When you’re kind of weirding out a Rolling Stone writer with your left-wing politics, you know you’ve attained the rank of Tankie First Class:
He has also accused the Syrian rescue group the White Helmets of being “fake,” against all evidence to the contrary; said the Syrian opposition faked chemical attacks by Bashar al-Assad, a contention no credible independent expert agrees with; and recently wrote an open letter to the Ukrainian first lady, Olena Zelenska, calling on her to encourage her husband to sue for peace with Russia — a move that would be tantamount to acquiescing to Putin. (In our interview, he dismisses well-documented accounts of Russian war crimes in Ukraine as “lies, lies, lies.”)
What he sees as his advocacy for Palestine has for some crossed the line from legitimate criticism into bigotry, whether deliberate or otherwise. Waters’ previous shows have had, for example, giant pigs emblazoned with the Star of David, alongside other symbols. Waters has repeatedly insisted his problem is Israel, not with Jews more broadly. However, as we discuss the subject during our interview, Waters argues that some Jewish people in the U.S. and U.K. bear responsibility for the actions of Israel, “particularly because they pay for everything.”
I don’t hate Jews, I just hate the powerful Jews secretly controlling the world. Why is this so hard to understand?”
Waters says most of us are fed our narratives instead of being able to independently come to our own conclusions by the “completely controlled” media, which is “monopolized by the powers that be and by the government … oh, my God, Rolling Stone must be part of it.”
That compliant media, he continues, feeds us the idea that Russia and China are evil, and we by contrast are good. He sees things very differently.
“Of course, we — when I say we, I’m now speaking as a taxpayer in the United States — are not. We are the most evil of all by a factor of at least 10 times,” he says. “We kill more people. We interfere in more people’s elections. We, the American empire, is doing all this shit.”
This factor of 10 idea, I suggest, might not play all that well to any citizen of Ukraine right now — especially given the mounting evidence of war crimes we’ve seen, including mass graves, the use of rape as a weapon of war, targeting humanitarian convoys, and more.
“You’ve seen it on what I’ve just described to you as Western propaganda,” he retorts. “It’s exactly the obverse of saying Russian propaganda; Russians interfered with our election; Russians did that. It’s all lies, lies, lies, lies.”

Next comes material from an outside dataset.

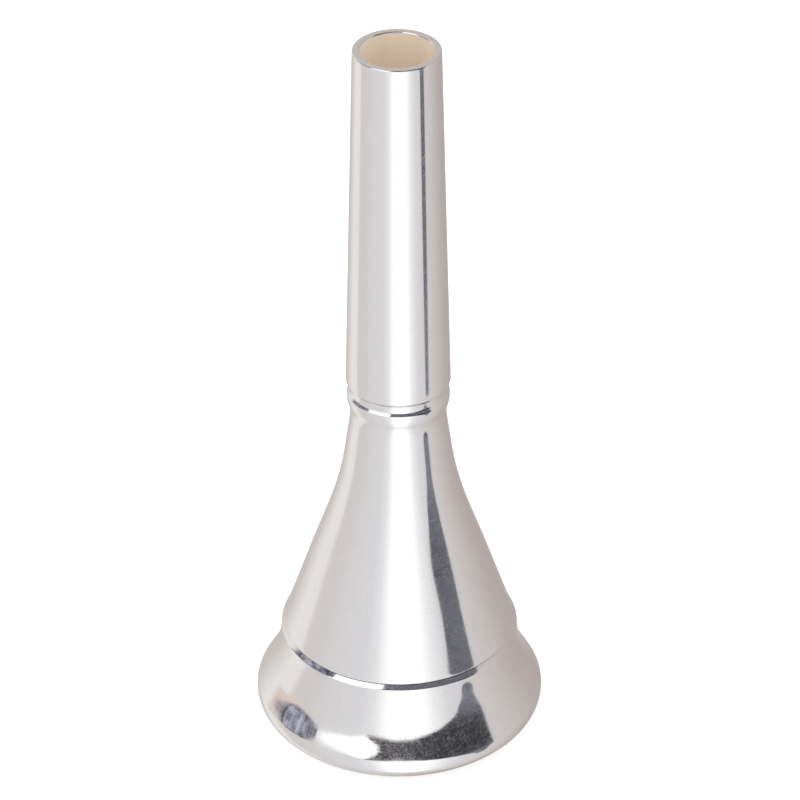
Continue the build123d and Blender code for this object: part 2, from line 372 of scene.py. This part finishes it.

I try to push gingerly through Waters’ brick wall. I haven’t just seen things via corporate media, I say — I’ve got friends in Ukraine, and friends who went to Ukraine as journalists. I’ve even got friends who are Ukrainian journalists. I’m relying on testimony of people I know who’ve seen things with their own eyes. And it’s not only Ukrainian officials and Western media reporting atrocities — there are war crimes investigations already underway.
This does not go far with Waters. “Maybe…” he wonders, before throwing a curveball. “Don’t forget, I’m on a kill list that is supported by the Ukrainian government. I’m on the fucking list, and they’ve killed people recently.… But when they kill you, they write ‘liquidated’ across your picture. Well, I’m one of those fucking pictures.”

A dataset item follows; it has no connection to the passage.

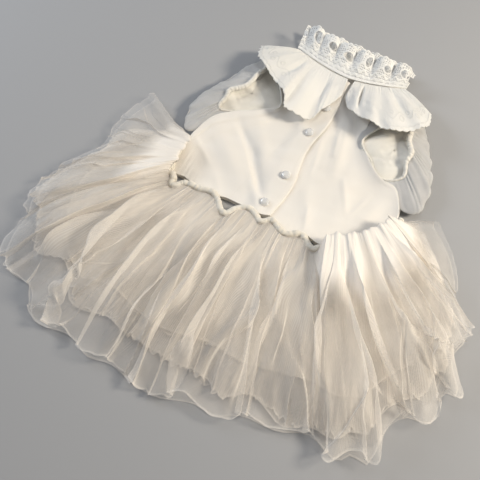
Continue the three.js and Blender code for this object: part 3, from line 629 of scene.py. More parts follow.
def tierFront(tier, share, down):
    # height and sideways shift of the front at a share of the way round and down the cloth: a
    # mound that falls to the table at the hem; exp(-|t|^edge) for each fold, steep on the side
    # that it leans over and long on the other; and gathers that die away below the waist
    seed, curl = tier["seed"], tier["curl"]
    length = down * tierLength(tier, share)
    ahead, behind = np.minimum(1, share + 0.002), np.maximum(0, share - 0.002)
    across = skirtPlan(ahead, length) - skirtPlan(behind, length)
    pitch = np.linalg.norm(across, axis=-1) / (ahead - behind)
    window = np.clip(arch(share), 0, 1) ** 0.35
    seamRise = tube["tableGap"] + tube["seamRise"] + tierRadius(tier, 0)
    mound = mix(seamRise, tier["floor"], ramp(0.0, 0.24, down)) + tier["puff"] * arch(down) ** 0.8
    mound = mix(mound, tier["hemFloor"], ramp(0.72, 1.0, down) ** 1.3)
    rise = mix(flatRise(tier, length, 1), mound, window)
    sideways = np.zeros_like(rise)
    # folds stay low where the net is puffed back
    calm = 1 - 0.85 * np.clip(overRoll(share), 0, 1) * (1 - ramp(0.06, 0.3, down))
    for fold in foldsOf(tier):
        start, end, lean = fold["start"], fold["end"], fold["lean"]
        centre = mix(fold["waist"], fold["hem"], down**0.75)
        centre = centre + 0.004 * wander(seed + 8, down * 1.3, fold["hem"] * 40)
        width = mix(2.4, fold["width"], down**0.8)
        leaning = (share - centre) * pitch / width * (1 if lean > 0 else -1)
        skewed = leaning / np.where(leaning > 0, 0.55, 1.8 if fold["edge"] < 3 else 1.0)
        grown = ramp(start - 0.02, start + 0.3, down) * window * calm
        if end < 0.99:
            grown = grown * (1 - ramp(end - 0.25, end + 0.08, down))
        bulge = hill(skewed, fold["edge"]) * grown
        height = fold["height"] * mix(0.35, 1.0, down**0.6) * mix(1.0, 0.62, ramp(0.7, 1.0, down))
        rise = rise + height * bulge
        sideways = sideways + width * 1.25 * lean * bulge
    reach = 0.13 + 0.08 * wander(seed + 1, share * 9) + 0.05 * wander(seed + 2, share * 31)
    fade = hill(down / np.maximum(reach, 0.05), 1.3) * window
    turn = math.tau * (tier["gathers"] * share + 0.9 * wander(seed + 3, share * 14))
    gather = tier["gatherHeight"] * (0.7 + 0.7 * wander(seed + 4, share * 23)) * calm
    rise = rise + gather * fade * (1 + np.cos(turn)) * (0.35 + 0.65 * ramp(0, 0.06, down))
    sideways = sideways - 0.12 * pitch / tier["gathers"] * np.sin(2 * turn) * fade
    ruffle = curl * wander(seed + 5, share * 24 * curl, down * 1.5) * ramp(0.6, 1.0, down) * window
    crumple = 1.1 * wander(seed + 6, share * 24, down * 4) * ramp(0.1, 0.4, down) * window
    length = length + 0.008 * curl * wander(seed + 10, share * 30 * curl) * ramp(0.8, 1.0, down)
    rise = np.maximum(rise + ruffle + crumple, 0.9 + 0.5 * tier["layer"])
    return rise, sideways, unit(across), length


def tierPoints(tier):
    # the whole tube: a fine front, a round side fold, a coarse back flat on the table, and the
    # other side fold; with the share round and the share down of every point
    down = np.linspace(0, 1, tier["rows"])
    share, drop = shareGrid(tier["columns"], tier["rows"])
    rise, sideways, across, length = tierFront(tier, share, drop)
    front = level(skirtPlan(share, length) + across * sideways[..., None])
    # the net puffed back over the roll: x e^(1-x) up from the seam and over
    peak = drop / 0.075
    back = overRoll(share) * peak * np.exp(1 - peak)
    front[..., :2] -= waistOutward(share) * (tier["backReach"] * back)[..., None]
    front[..., 2] = rise + tier["backRise"] * back

    def sideFold(end, turns):
        ends = np.full(tier["rows"], float(end))
        along = down * tierLength(tier, ends)
        plan = skirtPlan(ends, along)
        outward = unit(plan - skirtPlan(ends + (-0.01 if end else 0.01), along))
        low = flatRise(tier, along, -1)
        half = (front[-end, :, 2] - low) / 2
        turns = turns[:, None]
        points = level(plan + outward * (half * np.cos(turns))[..., None])
        points[..., 2] = low + half + half * np.sin(turns)
        return points

    turns = np.linspace(math.pi / 2, -math.pi / 2, tube["sideSteps"])[1:-1]
    backShare, backDrop = (grid[::-1] for grid in shareGrid(tube["backColumns"], tier["rows"]))
    backLength = backDrop * tierLength(tier, backShare)
    rear = level(skirtPlan(backShare, backLength))
    wave = 1.4 * wander(tier["seed"] + 7, backShare * 18, backLength * 1.2)
    settle = arch(backShare) ** 0.4 * ramp(0, 0.2, backLength)
    rear[..., 2] = flatRise(tier, backLength, -1) + np.maximum(0, wave) * settle
    points = np.concatenate([front, sideFold(1, turns), rear, sideFold(0, turns[::-1])], 0)
    ends = np.ones(len(turns))
    shares = np.concatenate([share[:, 0], ends, backShare[:, 0], 0 * ends])
    return points, np.broadcast_to(shares[:, None], points.shape[:2]), np.broadcast_to(down, points.shape[:2])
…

“And when I read stuff, which I have done in blogs and things, criticizing me for my … I always go and look and see where it came from. And it’s amazing how often when I’ve done the hunt and hunted it down, it is da, da, da.ukraine.org,” he says, making up a hypothetical Ukrainian web address.
Jerry Lee Lewis would be scared into sobriety by this interview.
Like many famous Tankies, Waters accuses the United States of being responsible for all the ills of the world (the ones not orchestrated by the rich Jews, anyway) while voluntarily moving here from his home country and feeding the beast with his tax dollars.
Yes, I know the Glenn Greenwald argument that you should concentrate on your own country’s ills before pointing fingers at the rest of the world, but if I were alive in the thirties and fighting a rhetorical war against Hitler, I wouldn’t move to Nazi Germany and support the Waffen-SS with my reichsmarks.2
It’s cheap to resort to “America, love it or leave it” rhetoric, but sometimes it's too appropriate to pass up. Waters should make a new life for himself in Russia, where he’ll be right at home among other music legends.
After discussing Roger Waters, whose music has never been nearly as intelligent as thinks it is, we mourn a singer whose music was always much more intelligent than people gave it credit for:
I actually thought of Loretta Lynn as a television star more than a musician when I was a child. In the late seventies and early eighties she was on television constantly, with commercials, appearances on shows like Hee Haw3 and as-seen-on-TV ads for her records.
Of course, we were too young to appreciate artists like Lynn and thought they made boring “old people” music (not to mention, if word got out at school that you listened to country music, you wouldn’t even be allowed at the nerds’ lunchroom table). When you realize Loretta Lynn was one of the greatest of all time, well, that’s when you’ve truly grown up.
RIP.
“Rico Suave,” a big hit in the spring of 1991 which hasn’t been played on any radio station anywhere in the world since the summer of 1991, was followed up with “We Want The Funk,” which peaked at #18, and for which the record company paid funk legend George Clinton enough money to slum it in the video.
One thing that drives me even crazier than one-hit wonder mischaracterization is when people say their President or Prime Minister is literally Hitler and the just go about their daily business even though they profess to believe that their country is a totalitarian dictatorship on par with the Third Reich. Say what you will about the January 6 or Portland Antifa idiots, but they at least believe what they’re yelling about.
Every Newfoundlander of my generation grew up with Hee Haw and The Tommy Hunter Show on the rec room TV, even if we wished mom and dad would let us put on The Smurfs or something.